The Free Press
Gov. Mark Dayton's bonding proposal includes funding for high profile projects like the expansion of Mankato Verizon Wireless Center, but improvements to the St. Peter Regional Treatment Center should also be at the very top of the list.
The improvements have been needed for a long time, and they will improve safety for staff in dealing with some of the state's most violent criminals. Last year, Security Hospital staff endured 93 injuries and 434 assaults. Records from the Occupational Safety and Health Administration show high numbers of injuries going back several years.
We consider these safety improvements and emergency. For every day they are left undone, another worker will be hurt. Staff and patients themselves continue to be at a risk for injury from physical structures that create blind corners and compartmentalized layout that make it difficult to see someone who needs help or is being assaulted.
The governor has requested $46.8 million for the Security Hospital upgrades and another $4.3 million for planning money for remodeling part of the Minnesota Sex Offender Program. The House DFL leadership also has included security hospital funding in its bill but at a level of $36.3 million.

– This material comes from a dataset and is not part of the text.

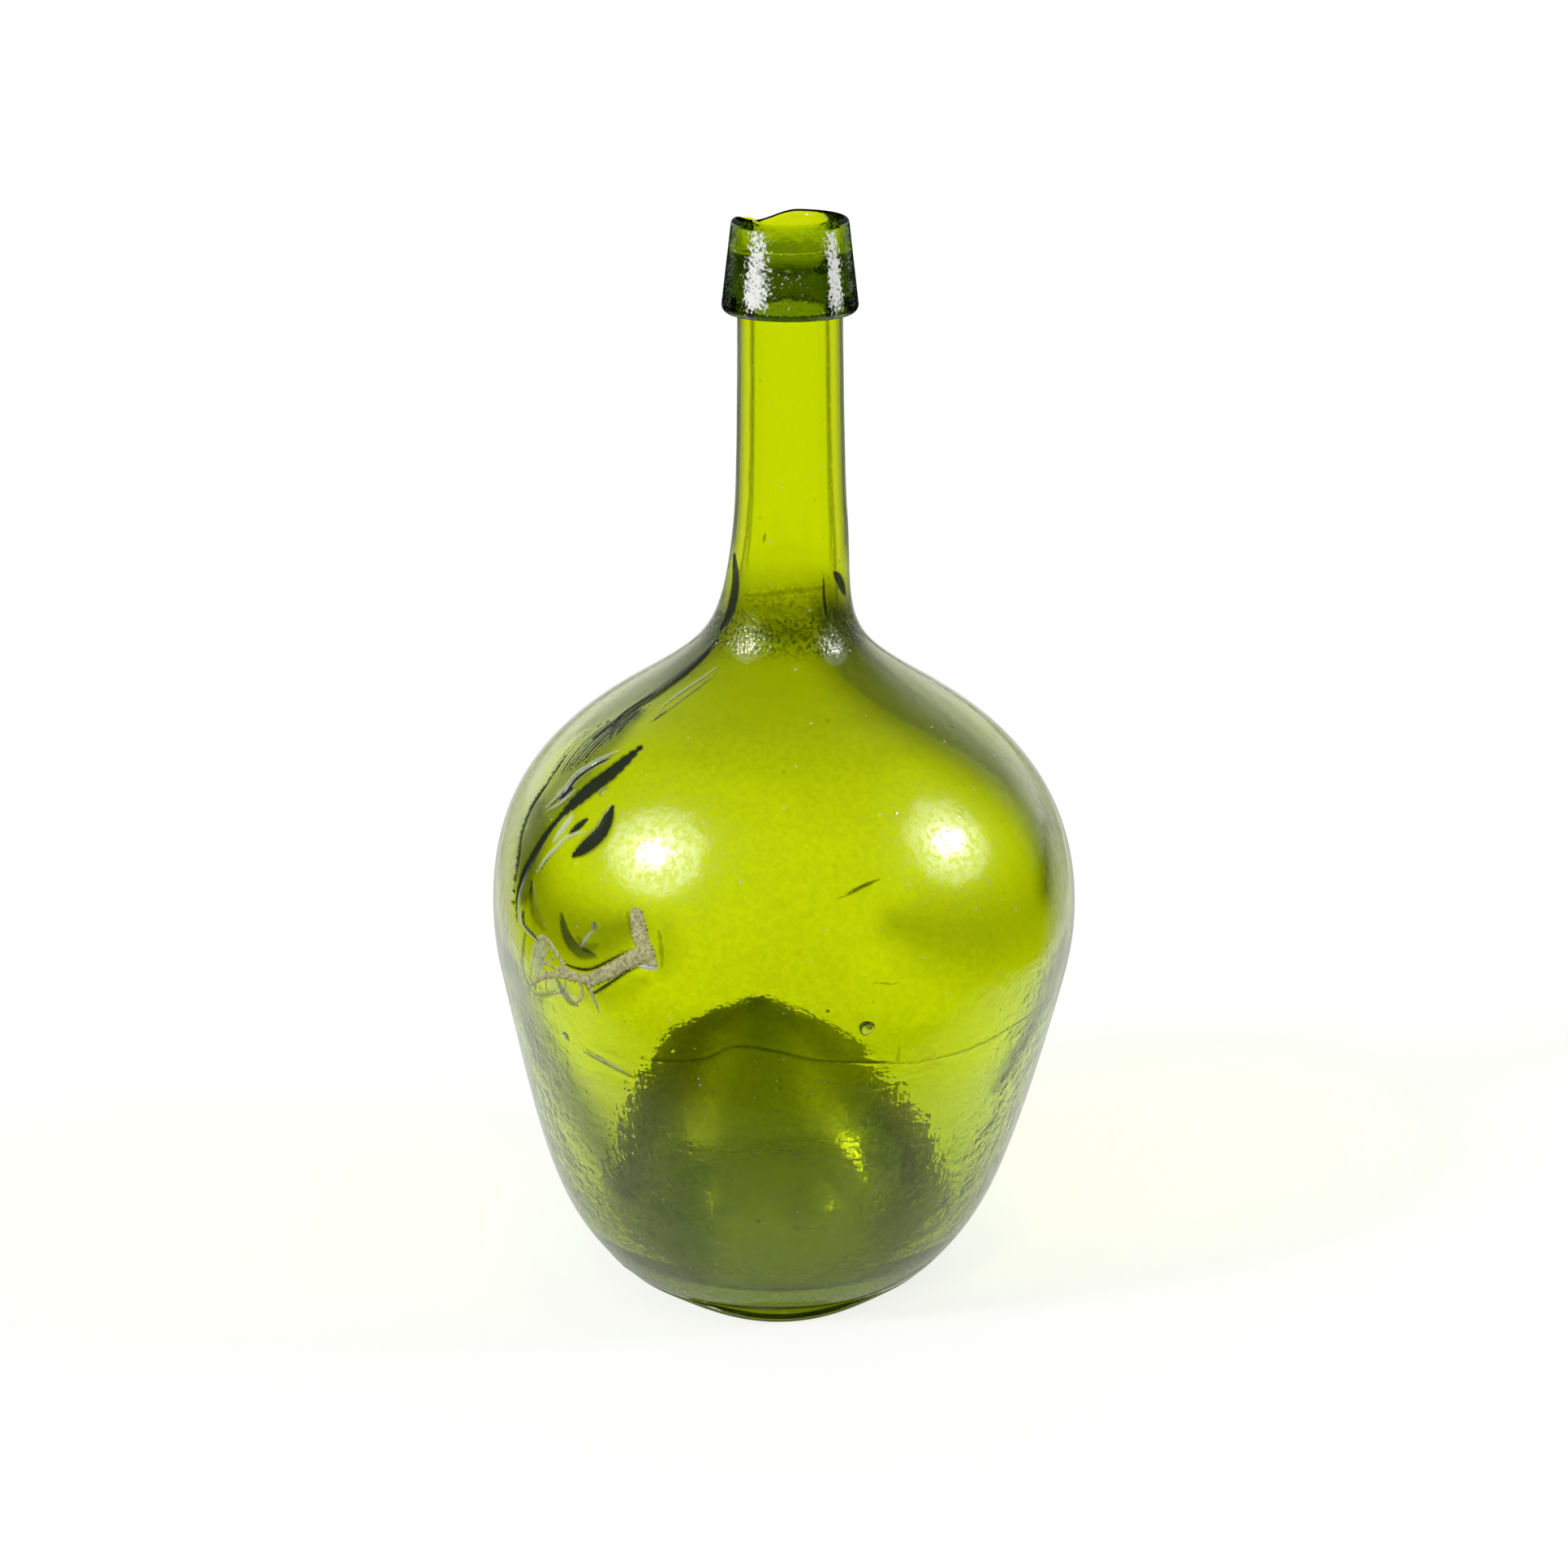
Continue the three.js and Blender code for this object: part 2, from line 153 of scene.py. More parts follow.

One can argue for many worthwhile projects in both bonding bills that will spur economic development, keep our college buildings in shape and preserve our state Capitol. But there are few that actually improve the safety of state workers who deal with the most violent offenders. There is no argument that the bonding for St. Peter facilities will achieve that goal.
There are some 200 plus patients at the Security Hospital and a good share of the state's 700 sex offenders are on the same campus. It's a safety nightmare waiting to happen. When Dayton visited the campuses earlier last year, he argued for the funding then saying the building was obsolete and not appropriate for therapeutic programs.
Dayton pointed to hard-edged fixtures and concrete walls that make it more hazardous when patients get out of control. Dayton had proposed the project for bonding in 2012, noting it was more urgent than he previously thought.
It's even more urgent one year later. Improvements to the St. Peter campus should be on the top of the list for state lawmakers.